We focus on margin of error for the same reason the drunk in the joke looks for his keys under the lamppost. Because it’s easier than looking where the keys are likely to be. It’s an easy number to calculate. But it’s not where the main risk is. And citing the margin of error glosses over the bigger sources of risk, and gives us false confidence in the result.
Let’s take each part:
- Accurate measurement & the social desirability bias: If a priest told you that he polled his parishioners and they all give charity and none use contraceptives, would you believe him? Some people skew their answers to what they think the asker will like and respect. That’s why gay marriage usually wins in polls even though it has yet to pass in an election. The demonization of the right is unusually strong this year. How many people are telling the pollsters that they’ll vote for one candidate and then either not vote, or vote for the other guy?
- Random, representative sample: The art and science of gathering a representative sample contains the following potential sources of error:
- Initial sample: Pollsters used to randomly select from a list of registered voters. Now they call people and ask if they’re registered. Cellphone only voters have introduced a more recent complication. The New York Times quoted an expert who said “Anyone who claims there’s a best practice doesn’t know what they’re talking about. We as an industry don’t know.”
- Sub-sample: Over 90% of people called refuse to participate. Are the fewer than 10% who do participate representative of those who refuse?
- Weighting the results. Pollsters then try to weigh the results to match their expectations of the turnout. For example, a few weeks ago the Gallup poll gave a few points bump to the president when they decided to decrease the weighting on white voters.

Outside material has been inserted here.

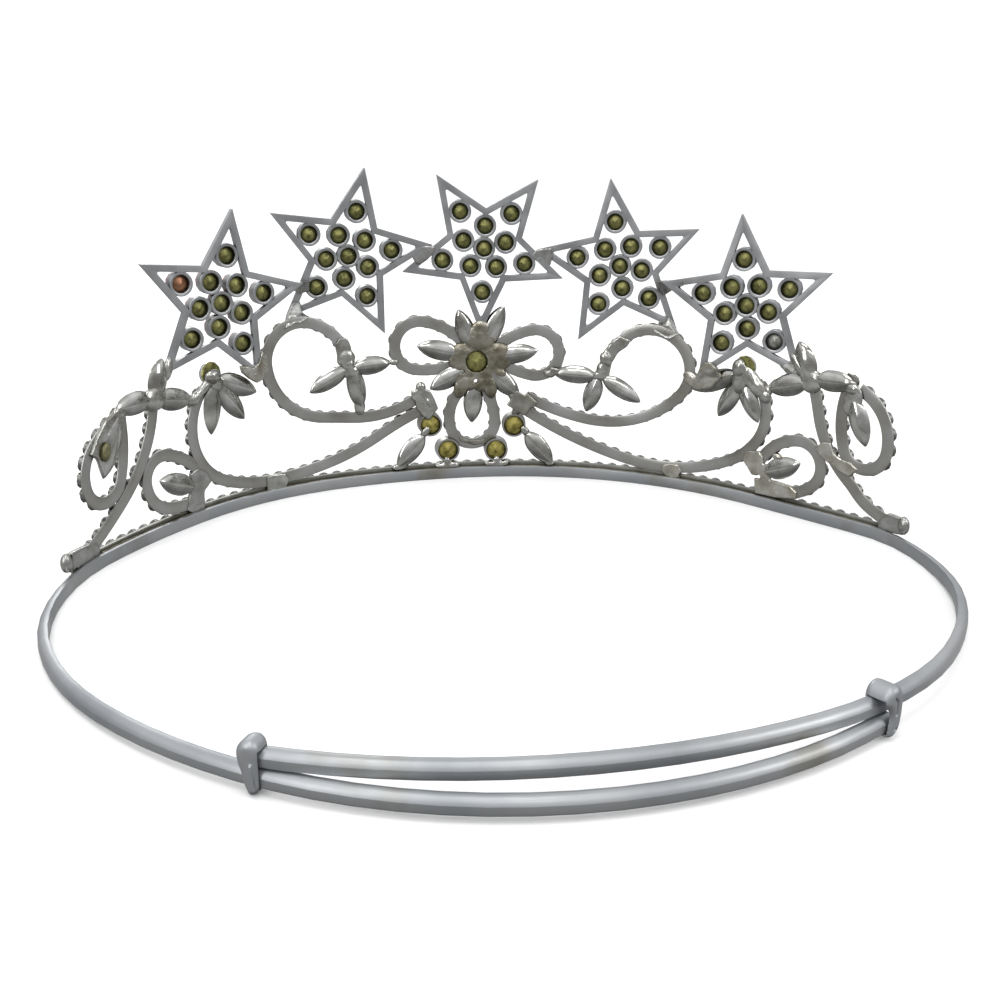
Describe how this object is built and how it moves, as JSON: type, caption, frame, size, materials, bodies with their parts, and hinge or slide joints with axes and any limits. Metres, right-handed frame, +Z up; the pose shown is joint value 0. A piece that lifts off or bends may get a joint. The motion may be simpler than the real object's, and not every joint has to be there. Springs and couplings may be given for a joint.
{
  "type": "star crown",
  "caption": "Open tiara of five gem-set star plates over scrolls of cup chain and leaf castings, on a springy head band whose ends overlap in two sliding collars.",
  "frame": {"origin": "centre of the crown's plan outline, on the surface that it stands on", "axes": "+X towards the wearer's left, -Y towards the front where the stars stand, +Z up"},
  "size_m": [0.1496, 0.1324, 0.065],
  "materials": {
    "band_metal": "rhodium-grey plated strip, lightly polished, with fine drawing marks along it",
    "strip_metal": "satin white metal, slightly darkened by soldering",
    "star_metal": "satin white metal with a fine cast grain",
    "leaf_metal": "bright cast white metal with a warm solder stain in the hollows"
  },
  "bodies": {
    "root": {"band": "band_metal", "base_stone_strip": "strip_metal", "centre_flower": "leaf_metal", "left_collar": "band_metal", "left_end_spray": "leaf_metal", "left_end_strip": "strip_metal", "left_flower_loop": "strip_metal", "left_foot_leaf": "leaf_metal", "left_inner_round_cup": "strip_metal", "left_lower_scroll": "strip_metal", "left_outer_round_cup": "strip_metal", "left_ring": "strip_metal", "left_ring_leaf": "leaf_metal", "left_scroll_spray": "leaf_metal", "left_side_spray": "leaf_metal", "left_teardrop": "strip_metal", "left_teardrop_leaf": "leaf_metal", "left_upper_scroll": "strip_metal", "lower_flower_loop": "strip_metal", "right_collar": "band_metal", "right_end_spray": "leaf_metal", "right_end_strip": "strip_metal", "right_flower_loop": "strip_metal", "right_foot_leaf": "leaf_metal", "right_inner_round_cup": "strip_metal", "right_lower_scroll": "strip_metal", "right_outer_round_cup": "strip_metal", "right_ring": "strip_metal", "right_ring_leaf": "leaf_metal", "right_scroll_spray": "leaf_metal", "right_side_spray": "leaf_metal", "right_teardrop": "strip_metal", "right_teardrop_leaf": "leaf_metal", "right_upper_scroll": "strip_metal", "star_blue": "star_metal", "star_green": "star_metal", "star_red": "star_metal", "star_white": "star_metal", "star_yellow": "star_metal"}
  },
  "joints": []
}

How accurate is their projection for turnout model by demographic?
- Actual voters: Only about 56% of American adults vote. The 44% of adults who don’t vote are predominantly Democrat. What percentage of them pass through the polls’ likely voter screens? Jay Cost calculated that the last Washington Post poll included 73% of adults as likely voters. Does that skew the results?

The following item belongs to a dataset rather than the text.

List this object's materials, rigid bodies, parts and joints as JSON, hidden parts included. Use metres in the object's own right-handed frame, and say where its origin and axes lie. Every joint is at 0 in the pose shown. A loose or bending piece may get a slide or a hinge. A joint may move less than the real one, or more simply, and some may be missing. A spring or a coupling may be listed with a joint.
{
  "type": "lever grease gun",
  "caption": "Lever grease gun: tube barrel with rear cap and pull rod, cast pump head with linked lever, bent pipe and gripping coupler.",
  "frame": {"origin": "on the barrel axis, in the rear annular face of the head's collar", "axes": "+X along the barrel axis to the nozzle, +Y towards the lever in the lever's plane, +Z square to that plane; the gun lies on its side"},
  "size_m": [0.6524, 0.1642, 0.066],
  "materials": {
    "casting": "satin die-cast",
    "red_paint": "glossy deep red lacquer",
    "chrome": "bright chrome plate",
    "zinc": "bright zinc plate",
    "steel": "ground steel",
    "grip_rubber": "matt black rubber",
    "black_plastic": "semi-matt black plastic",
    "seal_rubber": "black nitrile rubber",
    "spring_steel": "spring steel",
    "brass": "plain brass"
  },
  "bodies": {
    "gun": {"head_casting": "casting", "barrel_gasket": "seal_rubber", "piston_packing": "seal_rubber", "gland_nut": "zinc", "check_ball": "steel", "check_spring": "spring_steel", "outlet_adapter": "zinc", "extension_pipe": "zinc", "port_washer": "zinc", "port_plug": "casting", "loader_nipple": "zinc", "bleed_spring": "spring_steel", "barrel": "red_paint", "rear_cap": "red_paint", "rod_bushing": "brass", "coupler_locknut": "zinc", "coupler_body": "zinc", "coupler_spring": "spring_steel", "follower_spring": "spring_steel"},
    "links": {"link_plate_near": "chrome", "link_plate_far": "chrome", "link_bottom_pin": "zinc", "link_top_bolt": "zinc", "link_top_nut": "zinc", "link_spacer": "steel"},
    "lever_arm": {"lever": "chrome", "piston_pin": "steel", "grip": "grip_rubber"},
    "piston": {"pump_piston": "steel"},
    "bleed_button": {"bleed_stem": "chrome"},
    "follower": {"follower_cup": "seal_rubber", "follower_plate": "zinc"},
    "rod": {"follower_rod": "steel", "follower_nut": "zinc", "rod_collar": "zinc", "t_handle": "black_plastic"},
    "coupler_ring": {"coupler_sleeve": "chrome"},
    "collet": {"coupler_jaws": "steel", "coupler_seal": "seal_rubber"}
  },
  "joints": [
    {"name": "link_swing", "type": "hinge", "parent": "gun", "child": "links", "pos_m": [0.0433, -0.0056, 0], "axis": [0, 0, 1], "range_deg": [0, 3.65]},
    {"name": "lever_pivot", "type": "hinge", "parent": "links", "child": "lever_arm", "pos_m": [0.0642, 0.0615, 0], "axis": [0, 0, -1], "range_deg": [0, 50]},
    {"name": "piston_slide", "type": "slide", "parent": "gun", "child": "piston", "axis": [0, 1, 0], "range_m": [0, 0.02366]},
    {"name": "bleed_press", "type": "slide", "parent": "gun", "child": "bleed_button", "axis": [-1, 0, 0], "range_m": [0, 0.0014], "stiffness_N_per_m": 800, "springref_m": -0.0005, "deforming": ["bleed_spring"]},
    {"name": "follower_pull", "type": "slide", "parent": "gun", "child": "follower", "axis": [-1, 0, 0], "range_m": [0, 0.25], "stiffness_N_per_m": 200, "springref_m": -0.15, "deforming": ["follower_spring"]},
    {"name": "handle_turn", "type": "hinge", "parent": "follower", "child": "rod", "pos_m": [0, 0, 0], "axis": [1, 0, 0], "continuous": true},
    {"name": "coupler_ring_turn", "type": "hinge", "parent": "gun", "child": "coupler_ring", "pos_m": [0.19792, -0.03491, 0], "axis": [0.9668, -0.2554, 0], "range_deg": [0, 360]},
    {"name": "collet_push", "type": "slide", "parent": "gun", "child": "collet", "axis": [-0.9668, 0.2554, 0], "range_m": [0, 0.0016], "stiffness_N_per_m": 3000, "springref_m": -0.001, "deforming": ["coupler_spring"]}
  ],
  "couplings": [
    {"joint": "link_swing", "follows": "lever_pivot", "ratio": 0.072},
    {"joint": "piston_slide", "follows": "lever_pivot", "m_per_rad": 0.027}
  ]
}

- Statistical variance (aka margin of error): Even when I accurately measure a perfectly random and representative sample, I can be off by a few percent.
Margin of error refers only to that last point. We can argue about the details. The point is that the statistical margin of error is a drop in the bucket compared to all the other potential sources of error. It’s conventional wisdom to say that we know that this election will be close. I know no such thing. I will not be shocked by either candidate clearing 300 electoral votes. I strongly suspect that if there is a large gap between reality and the polls, the media and pollsters will defend their honor by blaming the gap on either fraud or on some late breaking phenomenon, like the hurricane fallout or the Benghazi investigation.
Corporate context
“What looks like tomorrow’s problem is rarely the real problem when tomorrow rolls around.”
James Fallows, Future Babble
One way companies deal with risk is on disclosure documents to investors. They often list every imaginable risk. Something like: if a nuclear holocaust exterminates humanity, our quarterly revenue may be adversely affected. I’m guessing that most of these statements are seen only by the lawyers who draft them and the auditors who review them.
Some companies list risk factors on internal strategic documents that are treated much the same way. Some managers like them because they give hard numbers, and the illusion of knowledge and control. These numbers are often not actually used for anything, or believed by anybody making operational decisions.
Then there are the factors that we actually concern ourselves with.
In measuring risk:
- Think outside of the box with a people from different departments and with different experience to consider where the serious risks actually are.
- Don’t worry at first about how you’re going to quantify the risk. Focus on quantification may bias you to focus on the risks that you can most easily quantify instead of the ones most likely to destroy your business.
- Don’t get lost in the science and math, or fooled by descriptive names. Margin of error is a mathematically precise phrase, but it ignores most of the actual sources of error. Pay close attention to all the sources of risk and error that your measurements don’t consider.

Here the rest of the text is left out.